Loans under Nidhi Scheme
The following points should be kept in mind while providing loans under the Nidhi Scheme-
- Prior approval of Ministry of Corporate Affairs or Department of Commerce of either the Central or State Government is required to giving out any loan;
- There are limits prescribed on the amount of loan given. If the total deposits of the Nidhi Company come below two crore rupees, then a maximum of two lakh rupees will be issued;
- A Nidhi Company can advance loan up to fifteen lakh rupees, if the total amount of deposits is more than fifty crore rupees;
- The Nidhi Companies are solely incorporated for the mutual benefits of its members or shareholders only. Loans provided under the Nidhi Company will be given only to its members or shareholders and not to any corporate bodies;
- There are some restrictions on loans to be disbursed against securities. It can give loan only against the securities which is mentioned in the provision. As per the law, a Nidhi Company cannot lend any unsecured loan.
Securities under Nidhi Scheme
The securities under Nidhi Scheme under which the company can provide loan are as follows:-
Security against Gold, Silver and Jewellery
This type of loan is very famous amongst the people and it is famously known as gold loan. The repayment period of such loans should not exceed one year. The total value of such loans should not exceed the 80 percent of the total value of gold or silver.
Security against Immovable Property
This type of loan is known as loan against Immovable Property. The repayment period of Immovable Property loans shall not exceed seven years and the repayment of this type of loan should not exceed 50 percent.
Security against FD receipts, National Saving Certificates, Government securities and insurance policies
This type of loan is not very common and famous among the community. However, in the case of loan against fixed deposits, the period of loan shall not exceed the unexpired period of the fixed deposits.
Other relevant Circumstances under Nidhi Scheme
Other instances under Nidhi Scheme related to loans are as follows-
- The guarantee or security for advancement of loans is provided by the company while the credit is delivered to a Subsidiary Company from the financial institution.
- If a Nidhi Company is not profitable for the three previous financial years continuously, then no new loans above 15 percent can be obtained by the members. Those members who have taken or defaulted on a loan from a Nidhi Company cannot accept new credits from such companies.
- Only the representatives or the members of the Nidhi Company are allowed to borrow from the Nidhi Company.
Loans not Allowed by Nidhi Scheme
As per the Nidhi Scheme, there certain types of loans which are not allowed by the Nidhi Company and they are as follows:
- The Nidhi Companies are not allowed to lend money or advance any personal loans on the basis of credibility or Income Tax Return. The loan must be against any security like gold, Immovable property, etc.
- Micro finance businesses are the business which is very famous in rural and semi urban areas.
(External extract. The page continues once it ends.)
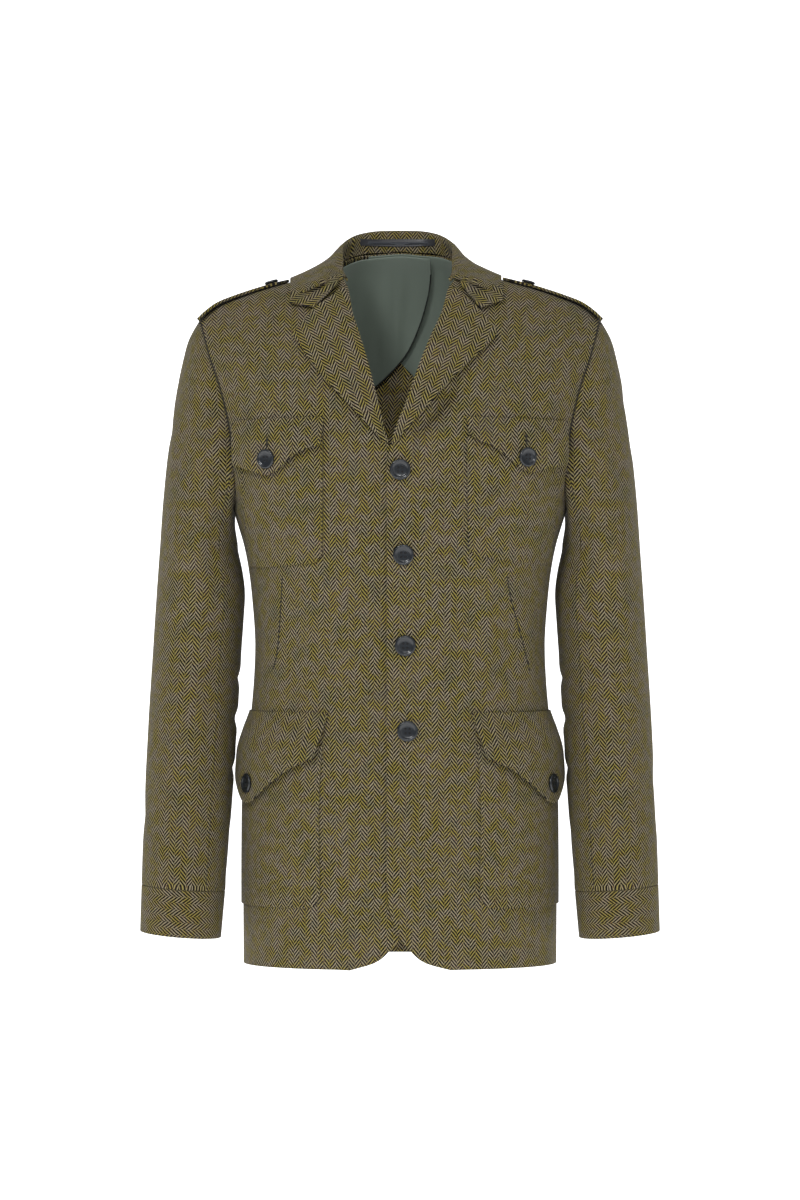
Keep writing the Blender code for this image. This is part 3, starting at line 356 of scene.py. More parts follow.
def unit(vector):
    return vector / norm(vector)


def lengths_along(points):
    """How far along a polyline each of its points lies."""
    steps = norm(np.diff(points, axis=0), axis=1)
    return np.concatenate(([0.0], np.cumsum(steps)))


def shoulder_height(x, behind):
    x = abs(x)
    if x >= NECK_X:
        return read(SHOULDER, 1, x)
    if behind:
        return read(BACK_NECK, 1, x)
    share = ease((x - NECK_BLEND_X) / (NECK_X - NECK_BLEND_X))
    return FRONT_NECK_HEIGHT + (SHOULDER[0][1] - FRONT_NECK_HEIGHT) * share


def level_at(x, height, behind=False):
    """Share of the way from chest to shoulder seam, 0 to 1, of a place on the upper body."""
    share = (height - CHEST) / (shoulder_height(x, behind) - CHEST)
    share = min(1.0, max(0.0, share))
    return math.degrees(math.asin(share ** (RISE_POWER / 2))) / 90.0


ARMHOLE_LEVELS = [level_at(x, height) for height, x in ARMHOLE[:-1]] + [1.0]


def ring_height(level):
    """The height by which the ring of a level above the chest is called."""
    return CHEST + LEVEL_SPAN * level


def half_width(h):
    """Half width of the whole ring at height h; above the chest h is a ring_height."""
    if h <= CHEST:
        return read(RINGS, 1, h)
    level = (h - CHEST) / LEVEL_SPAN
    return smooth(ARMHOLE_LEVELS, column(ARMHOLE, 1), level) / ARMHOLE_SHARE


def skin_at(x, h, behind):
    """The cloth's outer face where the ring at h is x from the middle."""
    width = half_width(h)
    share = min(1.0, abs(x) / width)
    depth = read(RINGS, 3 if behind else 2, min(h, CHEST))
    y = depth * (1.0 - share ** RING_POWER) ** (1.0 / RING_POWER)
    z = h
    if h > CHEST:
        turn = math.radians(90.0 * min(1.0, (h - CHEST) / LEVEL_SPAN))
        y *= max(0.0, math.cos(turn)) ** (2.0 / RISE_POWER)
        z = CHEST + (shoulder_height(x, behind) - CHEST) * math.sin(turn) ** (2.0 / RISE_POWER)
    return np.array((x, y if behind else -y, z))


def angle_at(x, h):
    share = min(1.0, abs(x) / half_width(h))
    return math.copysign(math.degrees(math.asin(share ** (RING_POWER / 2))), x)


def x_at(angle, h):
    turn = math.radians(min(90.0, abs(angle)))
    return math.copysign(half_width(h) * math.sin(turn) ** (2.0 / RING_POWER), angle)


ARMHOLE_ANGLE = math.degrees(math.asin(ARMHOLE_SHARE ** (RING_POWER / 2)))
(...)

But, no Nidhi Company is allowed to advance loans or lend money in the business of micro finance, other than the registered Non- Banking Financial Corporation (NBFC).
- The Nidhi Companies are not allowed to lend money or advance loans to the business of vehicle finance. Since, these categories required a net worth of Rs.2 croresand it is only allowed to a registered NBFC.
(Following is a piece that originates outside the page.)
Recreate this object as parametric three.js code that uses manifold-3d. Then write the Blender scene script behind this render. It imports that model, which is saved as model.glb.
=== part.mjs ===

- Further, the Nidhi Companies are not allowed to lend money or advance any kind of loans to the business of Hire Purchase.
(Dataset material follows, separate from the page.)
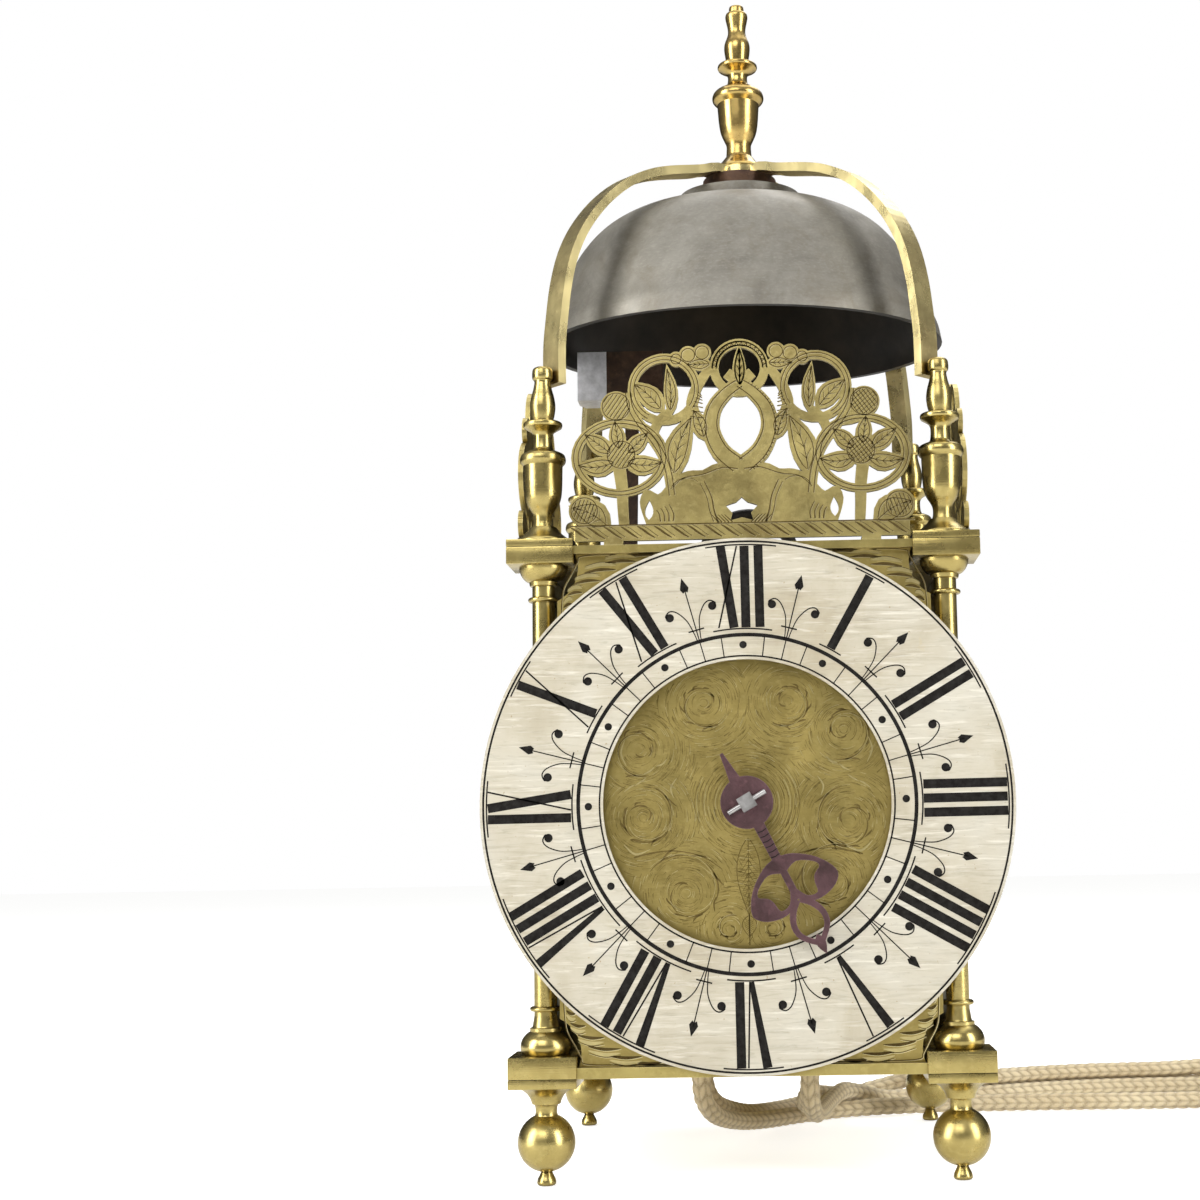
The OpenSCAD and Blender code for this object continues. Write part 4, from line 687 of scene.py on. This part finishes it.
CROWN = raised(CROWN_Z, [
    [(8.7, 0), (8.7, 1.2)], [(8.7, 1.2), (8.0, 2.4), (6.4, 4.0), (5.2, 5.6)],
    [(5.2, 5.6), (4.6, 6.4), (4.4, 8.6), (4.4, 10.6), (5.1, 12.4), (6.0, 14.4), (6.6, 16.6), (7.0, 19.6),
     (7.25, 23.0), (7.45, 25.6)],
    [(7.45, 25.6), (8.1, 26.2)],
    [(8.1, 26.2), (9.0, 27.2), (9.2, 28.4), (8.7, 29.8), (7.4, 31.0), (5.4, 32.0), (4.0, 33.0), (3.5, 34.6),
     (3.5, 36.4), (4.2, 37.6), (5.8, 38.6), (6.9, 39.2)],
    [(6.9, 39.2), (7.1, 39.8), (6.7, 40.6), (4.6, 41.0)],
    [(3.8, 41.2), (4.2, 43.4), (4.6, 46.6), (4.4, 48.8), (3.6, 51.0), (3.15, 52.8), (3.25, 54.8), (3.7, 57.0),
     (4.0, 58.8), (3.7, 60.0), (2.8, 60.5)],
    [(2.7, 60.6), (2.6, 62.2), (2.2, 62.8), (0.4, 62.9)]])
for place_name, (px, py) in PLACES.items():
    turned("foot_" + place_name, FOOT, px, py, turned_brass, FOOT_BLOCK)
    turned("pillar_" + place_name, PILLAR, px, py, turned_brass, PILLAR_BLOCKS)
    turned("finial_" + place_name, FINIAL, px, py, turned_brass, FINIAL_BLOCK)
turned("crown_finial", CROWN, 0, 0, crown_brass)

# The bell: dome, lip, inside, and the low step round its crown, leaning as it hangs
BELL_R = 70.5
BELL_H = 55.0
BELL_T = 2.6
BELL_LEAN = 3.4
BELL_TOP = 331.0
BELL_HOLE = 3.1
STEP_R = 21.4
# outline as shares of the bell's radius and height
DOME = [(1, 0), (0.985, 0.09), (0.95, 0.2), (0.905, 0.35), (0.85, 0.5), (0.785, 0.63), (0.69, 0.75),
        (0.565, 0.84), (0.42, 0.893), (0.303, 0.918)]


def bell_runs():
    dome = [(r * BELL_R, z * BELL_H) for r, z in DOME]
    inner = 1 - BELL_T / BELL_R
    low = 1 - BELL_T / BELL_H
    hollow = [(r * inner, z * low) for r, z in dome + [(0.16 * BELL_R, 0.985 * BELL_H), (BELL_HOLE, BELL_H)]]
    step = (STEP_R - 0.4, BELL_H - 0.1)
    hole = (BELL_HOLE, BELL_H)
    return [dome, [dome[-1], (STEP_R, BELL_H - 0.4), step], [step, hole],
            [hole, (BELL_HOLE, hollow[-1][1])], hollow[::-1]]


lean = Matrix.Translation((0, 0, BELL_TOP * MM)) @ Matrix.Rotation(math.radians(BELL_LEAN), 4, "X")
lean @= Matrix.Translation((0, 0, -BELL_H * MM))
turned("bell", bell_runs(), 0, 0, bell_metal, pose=lean, ring_shaped=True)


# Floor and light
FLOOR_REACH = 6
FLOOR_DROP = -0.0003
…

It is also pertinent to mentioned here that under the provision, the number of deposits accepted must not exceed 20 percent of the net owned funds. Also, no business or trust can be the company shareholder or member.
The Nidhi Companies are regulated by Section 20A of Companies Act, 1956 and also by the Nidhi Scheme, 2014. In India, where the habit of saving is the primary concern of the public Nidhi Companies has proved a great boon in the society. The greatest advantage that these companies has given is to revive the financial sectors of India which was lacked behind from so many years. The finance business in India is highly complex and strict and so to ease down this sector, Nidhi Companies has been proved to be a better financial business in India.
Since, the capital requirement is low, small financers has been benefitted largely by these Nidhi Companies. Also, such companies are restricted to its members or shareholders only, so there will be no external factors and no unregulated operations. As these companies have been predominant in South India, it is hoped that it will establish on a larger platform in India, sooner.